We have needs as humans, and God didn't design life so that He fulfills them all. He also didn't design life so that your spouse fulfills the rest, either. If you don't have a healthy community around you (not just peers!) I'd be calling it a red flag if you are strongly drawn to anyone, and I'd be waving that flag around if you started dating that person. I think it would be pretty rare for this to not result in an unhealthy co-dependency.
TL;DR - We need God and we also need community around us. If you don't have community around you, figure out how to make one or find one before you destroy your heart by expecting all of your needs to be met by just one person.

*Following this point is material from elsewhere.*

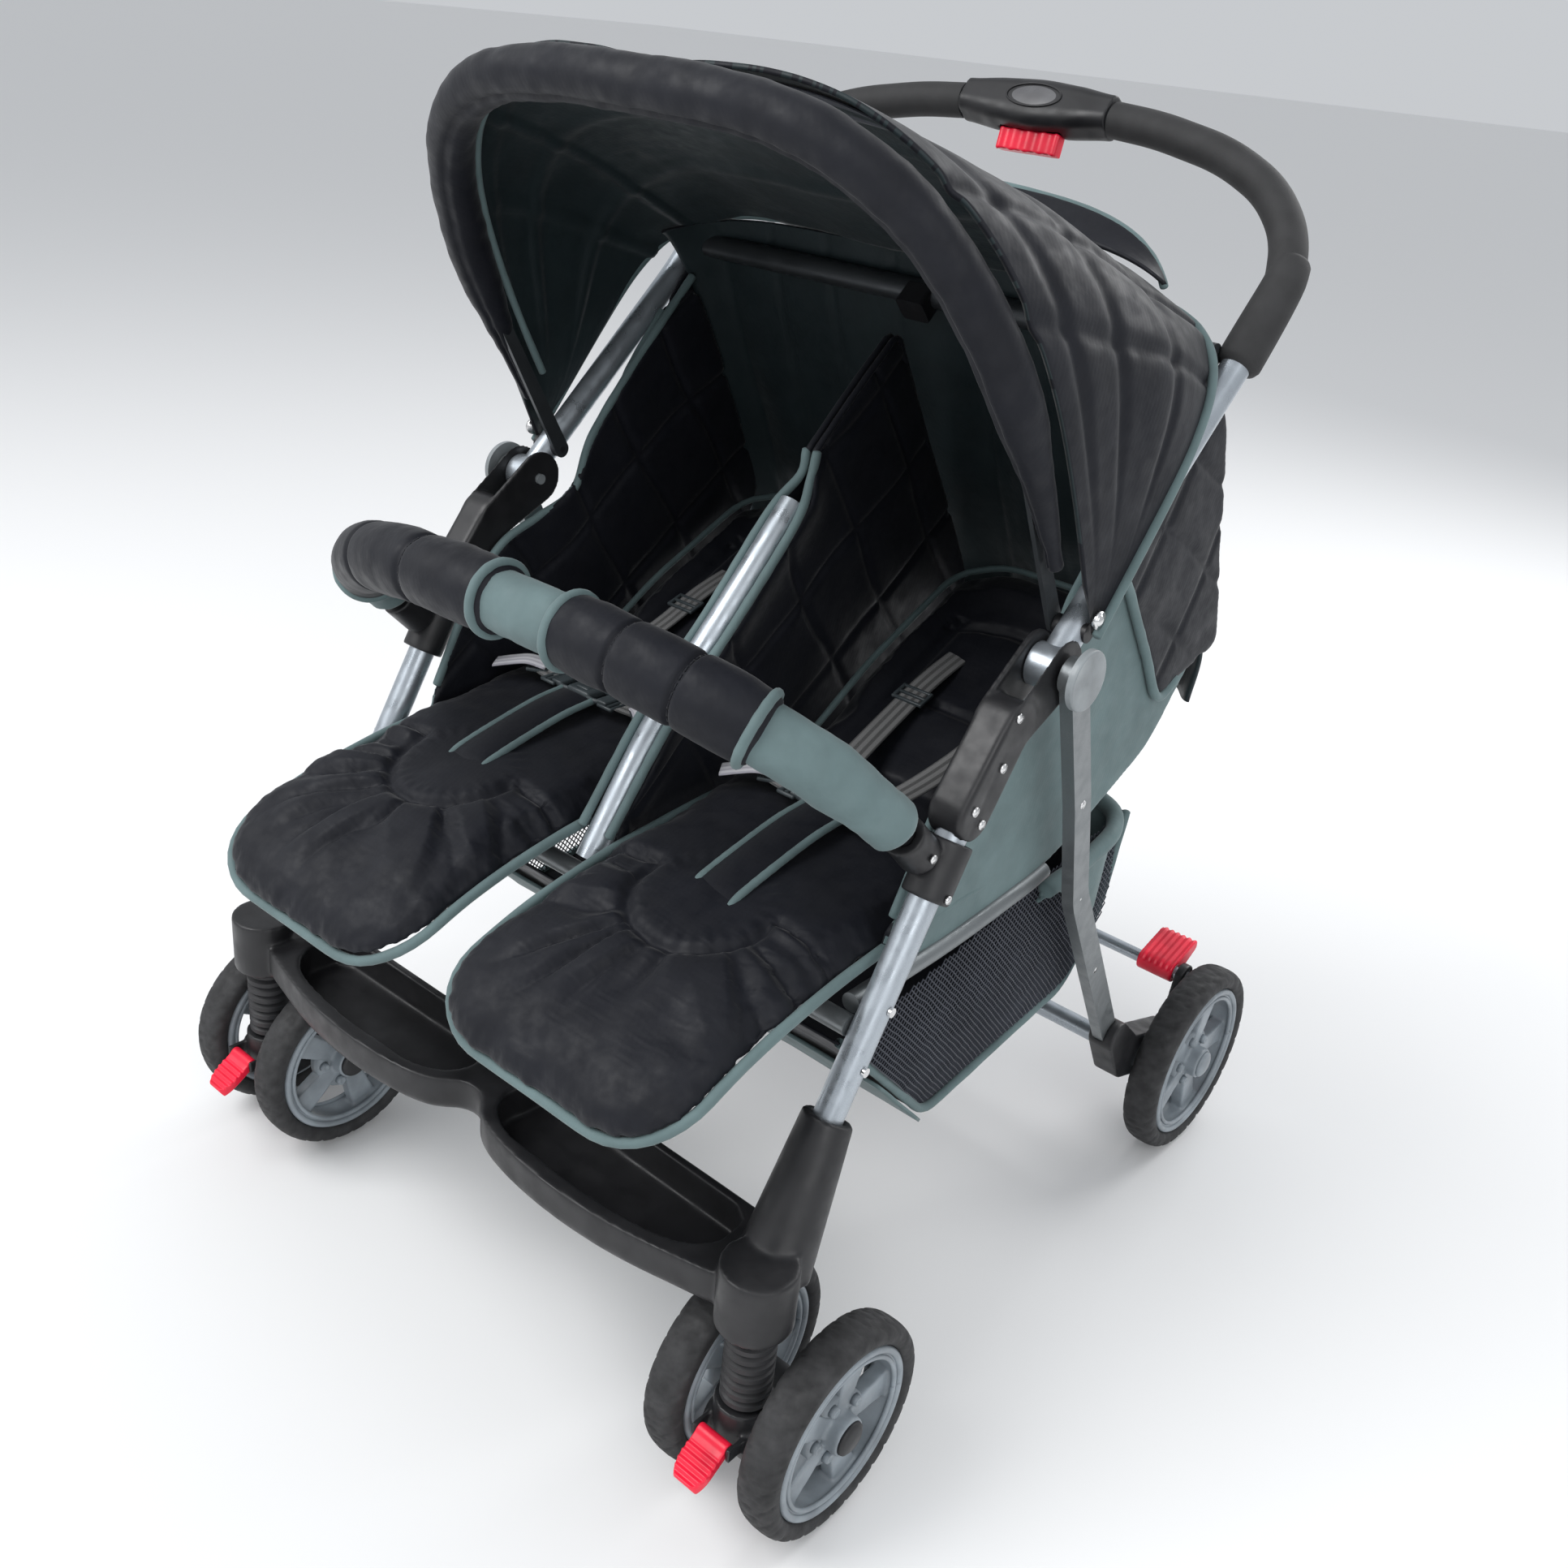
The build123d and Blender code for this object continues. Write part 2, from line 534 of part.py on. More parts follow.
# ---- front casters -----------------------------------------------------------------------------
AXLE_Y, AXLE_R = STEM_Y + FRONT_TRAIL, 5.0
PEDAL_Y, PEDAL_Z, PEDAL_PIN_R = STEM_Y - 33, 100.0, 3.0
for name, side in SIDES:
    middle = side * STEM_X
    with BuildPart() as caster_boot:
        with BuildSketch(Plane(origin=(middle, STEM_Y, 0), x_dir=(1, 0, 0), z_dir=(0, -1, 0))):
            with BuildLine():
                profile = [(10, 122)]
                for i in range(8):
                    base = 124 + i * 9.4
                    profile += [(17, base), (20.5, base + 2), (20.5, base + 6.4), (17, base + 8.4)]
                profile += [(17, STEM_TOP - BODY_GAP), (10, STEM_TOP - BODY_GAP)]
                Polyline(*profile, close=True)
            make_face()
        revolve(axis=Axis((middle, STEM_Y, 0), (0, 0, 1)))
    save(caster_boot.part, f"caster_boot_{name}")

    with BuildPart() as caster_fork:
        plane = Plane(origin=(middle - 24, 0, 0), x_dir=(0, 1, 0), z_dir=(1, 0, 0))
        with BuildSketch(plane):
            with BuildLine():
                CenterArc((STEM_Y, 92), 22, 0, 360)
                CenterArc((AXLE_Y, FRONT_WHEEL_R), 17, 0, 360)
            make_hull()
        extrude(amount=48)
        with BuildSketch(Plane.XY.offset(88)):
            with Locations((middle, STEM_Y)):
                Circle(24)
        extrude(amount=34)
        add(rod((middle, STEM_Y, 110), (middle, STEM_Y, 242), 9.0))
        add(rod((middle - 72, AXLE_Y, FRONT_WHEEL_R), (middle + 72, AXLE_Y, FRONT_WHEEL_R), AXLE_R))
        add(rod((middle - 20, PEDAL_Y, PEDAL_Z), (middle + 20, PEDAL_Y, PEDAL_Z), PEDAL_PIN_R))
        for ear in (-20, 16):
            with BuildSketch(Plane(origin=(middle + ear, 0, 0), x_dir=(0, 1, 0), z_dir=(1, 0, 0))):
                with Locations((STEM_Y - 25, PEDAL_Z)):
                    Rectangle(26, 12)
            extrude(amount=4)
        add(caster_boot.part, mode=Mode.SUBTRACT)
    save(caster_fork.part, f"caster_fork_{name}")

    with BuildPart() as swivel_lock:
        with BuildSketch(Plane(origin=(middle - 15.5, 0, 0), x_dir=(0, 1, 0), z_dir=(1, 0, 0))):
            with Locations((PEDAL_Y, PEDAL_Z)):
                Circle(5.5)
            Polygon((PEDAL_Y, PEDAL_Z + 5), (PEDAL_Y - 34, PEDAL_Z - 18), (PEDAL_Y - 30, PEDAL_Z - 25),
                    (PEDAL_Y, PEDAL_Z - 5), align=None)
        extrude(amount=31)
        add(rod((middle - 30, PEDAL_Y, PEDAL_Z), (middle + 30, PEDAL_Y, PEDAL_Z), PEDAL_PIN_R + RUN_FIT),
            mode=Mode.SUBTRACT)
    save(swivel_lock.part, f"swivel_lock_{name}")

    for place, step in (("inner", -side), ("outer", side)):
        centre = (middle + step * FRONT_SPACING, AXLE_Y, FRONT_WHEEL_R)
        save(tyre(centre, FRONT_WHEEL_R, FRONT_RIM_R), f"front_tyre_{name}_{place}")
        save(rim(centre, FRONT_RIM_R, 40, AXLE_R + RUN_FIT), f"front_rim_{name}_{place}")

# ---- reclining backrests -------------------------------------------------------------------------
rake = math.radians(BACK_TILT)
back_run = Vector(0, math.cos(rake), math.sin(rake))
back_drop = Vector(0, math.sin(rake), -math.cos(rake))
crease = Vector(0, CREASE_Y, CREASE_Z)
for name, side in SIDES:
    corners = [crease + back_run * 1, crease + back_run * BACK_LONG,
               crease + back_run * BACK_LONG + back_drop * BACK_THICK, crease + back_run * 1 + back_drop * BACK_THICK]
    with BuildPart() as backrest:
        add(slab([(c.Y, c.Z) for c in corners], side, BACK_IN, BACK_OUT))
        fillet(backrest.edges().filter_by(Axis.X, reverse=True).group_by(Axis.Y)[-1], 8)
        add(across(side, BACK_IN, BACK_OUT, CREASE_Y, CREASE_Z, HINGE_ROLL_R))
    save(backrest.part, f"backrest_{name}")
    hang = crease + back_run * 262 + back_drop * (BACK_THICK + 0.4)
    plate_outline = [(hang.Y - 30, hang.Z - 13.6), (hang.Y + 26, hang.Z + 11.8), (hang.Y + 20, hang.Z - 28),
                     (hang.Y - 12, hang.Z - 52), (hang.Y - 32, hang.Z - 40)]
    save(slab(plate_outline, side, 262, 269), f"recline_plate_{name}")
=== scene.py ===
"""Soft goods, mouldings, wheels and finishes of a folding side-by-side twin pushchair."""
import math

import bmesh
import bpy
import numpy as np
from mathutils import Matrix, Vector, noise
from mathutils.bvhtree import BVHTree


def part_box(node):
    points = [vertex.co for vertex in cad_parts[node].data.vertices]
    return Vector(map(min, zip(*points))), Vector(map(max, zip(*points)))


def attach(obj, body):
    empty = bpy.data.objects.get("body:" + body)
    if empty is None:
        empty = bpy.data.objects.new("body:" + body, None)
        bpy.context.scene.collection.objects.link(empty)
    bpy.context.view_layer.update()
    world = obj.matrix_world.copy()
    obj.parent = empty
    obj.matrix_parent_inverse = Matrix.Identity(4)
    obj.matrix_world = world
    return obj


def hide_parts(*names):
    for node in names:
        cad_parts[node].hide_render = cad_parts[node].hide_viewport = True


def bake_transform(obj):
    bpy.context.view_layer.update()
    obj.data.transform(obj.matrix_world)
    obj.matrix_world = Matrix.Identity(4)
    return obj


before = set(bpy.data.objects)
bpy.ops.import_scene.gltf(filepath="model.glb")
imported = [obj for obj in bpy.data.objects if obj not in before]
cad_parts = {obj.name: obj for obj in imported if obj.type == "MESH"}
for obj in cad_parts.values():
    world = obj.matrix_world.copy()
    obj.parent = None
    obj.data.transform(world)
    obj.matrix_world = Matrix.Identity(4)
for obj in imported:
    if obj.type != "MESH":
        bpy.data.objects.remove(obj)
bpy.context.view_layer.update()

bl_info = {
    "name": "Twin pushchair dressing",
    "version": (1, 0, 0),
    "blender": (4, 5, 0),
    "location": "View3D > Sidebar > Pushchair",
    "description": "Builds the fabric, mouldings and wheels round the pushchair's fixed frame",
    "category": "Object",
}

SIDES = (("left", -1), ("right", 1))
BOW_HINGE = Vector((0, -0.033, 0.676))
BOW = dict(half=0.297, depth=0.411, power=3.37, base=BOW_HINGE, tilt=120.7)
BUMPER = dict(half=0.300, depth=0.193, power=2.57, base=Vector((0, -0.193, 0.529)), tilt=136.0)
HANDLE = dict(half=0.316, depth=0.202, power=2.88, base=Vector((0, 0.162, 0.870)), tilt=50.2)
REAR_LEG = (Vector((0.318, 0.0, 0.519)), Vector((0.312, 0.044, 0.408)), Vector((0.299, 0.223, 0.150)))
CREASE = Vector((0, -0.034, 0.458))
BACK_TILT, BACK_LONG = math.radians(24.4), 0.322
MM = 0.001


# ---- node materials -----------------------------------------------------------------
class Surface:
    """A material under construction: small calls add the nodes of one finish."""

    def __init__(self, name, colour, roughness, metallic=0.0):
        self.material = bpy.data.materials.new(name)
        self.material.use_nodes = True
        self.tree = self.material.node_tree
        self.shader = self.tree.nodes["Principled BSDF"]
        self.shader.inputs["Base Color"].default_value = (*colour, 1)
        self.shader.inputs["Roughness"].default_value = roughness
        self.shader.inputs["Metallic"].default_value = metallic
        self.colour = colour
        self.normal = None
        place = self.tree.nodes.new("ShaderNodeTexCoord")
        self.where = place.outputs["Object"]
        self.uv = place.outputs["UV"]

    def node(self, kind, **values):
        made = self.tree.nodes.new(kind)
        for key, value in values.items():
            if key in made.inputs.keys():
                made.inputs[key].default_value = value
            else:
                setattr(made, key, value)
        return made

    def link(self, out, into):
        self.tree.links.new(out, into)

    def scaled(self, scale, turn=(0, 0, 0), source=None):
        mapping = self.node("ShaderNodeMapping")
        mapping.inputs["Scale"].default_value = scale
        mapping.inputs["Rotation"].default_value = turn
        self.link(source or self.where, mapping.inputs["Vector"])
        return mapping.outputs["Vector"]

    def noise(self, scale, detail=4.0, vector=None):
        made = self.node("ShaderNodeTexNoise", Scale=scale, Detail=detail)
        self.link(vector or self.where, made.inputs["Vector"])
        return made.outputs["Fac"]

    def ramp(self, source, low, high, start=0.35, end=0.65):
        made = self.node("ShaderNodeMapRange")
        for key, value in (("From Min", start), ("From Max", end), ("To Min", low), ("To Max", high)):
            made.inputs[key].default_value = value
        self.link(source, made.inputs["Value"])
        return made.outputs["Result"]

    def tint(self, source, light=1.25, dark=0.8, start=0.35, end=0.65):
        """Varies the base colour between a darker and a lighter tone."""
        made = self.node("ShaderNodeValToRGB")
        made.color_ramp.elements[0].position = start
        made.color_ramp.elements[1].position = end
        made.color_ramp.elements[0].color = (*(c * dark for c in self.colour), 1)
        made.color_ramp.elements[1].color = (*(min(1, c * light) for c in self.colour), 1)
        self.link(source, made.inputs["Fac"])
        self.link(made.outputs["Color"], self.shader.inputs["Base Color"])

    def rough(self, source, low, high):
        self.link(self.ramp(source, low, high), self.shader.inputs["Roughness"])

    def bump(self, source, strength, distance):
        made = self.node("ShaderNodeBump", Strength=strength, Distance=distance)
        self.link(source, made.inputs["Height"])
        if self.normal is not None:
            self.link(self.normal, made.inputs["Normal"])
        self.normal = made.outputs["Normal"]
        self.link(self.normal, self.shader.inputs["Normal"])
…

And calling it love.
/my2c
~Ian
See, and here I find disagreement... Yes, we "need" people. But I think that's because we are imperfect. He doesn't say Hm, its not right. He says it is not good he should be alone, so I'll make him a helper. He desires that we wouldn't be alone. He saw we would be lonely in singularity and long for someone tangible to share life with similar to the way he desired to have someone else to love and share life with.
DeleteI mean, we have Paul, in Celibacy, wishing that all were like him in 1 cor 7:8.... And we find that God fulfills the place of Father the Fatherless, and the Holy Spirit to me seems like a good mother (Comforts, guides, teaches...). Jesus spent 40 days in the desert fasting and leaning solely on God the Father.
Note I'm not saying this means OMG GUYZ LETS ALL BE HERMITSES or let's all be celibate, but it is my belief that when it comes right down to it, we do not NEED other people.
However, I do believe people can and are perfectly allowed to fill the need for companionship and stuff.
Basically, I'm not saying people shouldn't be allowed to fill needs. But God is capable, and is Meant to fill all needs. Community without God is nothing. Living without Love is a clanging symbol. Community does fill needs. And it is supposed to. But God also does fill all needs....
Does that make sense?
(Also thanks for saying something. I'm not trying to shoot you down or anything. What you said brings up a lot of really good points.)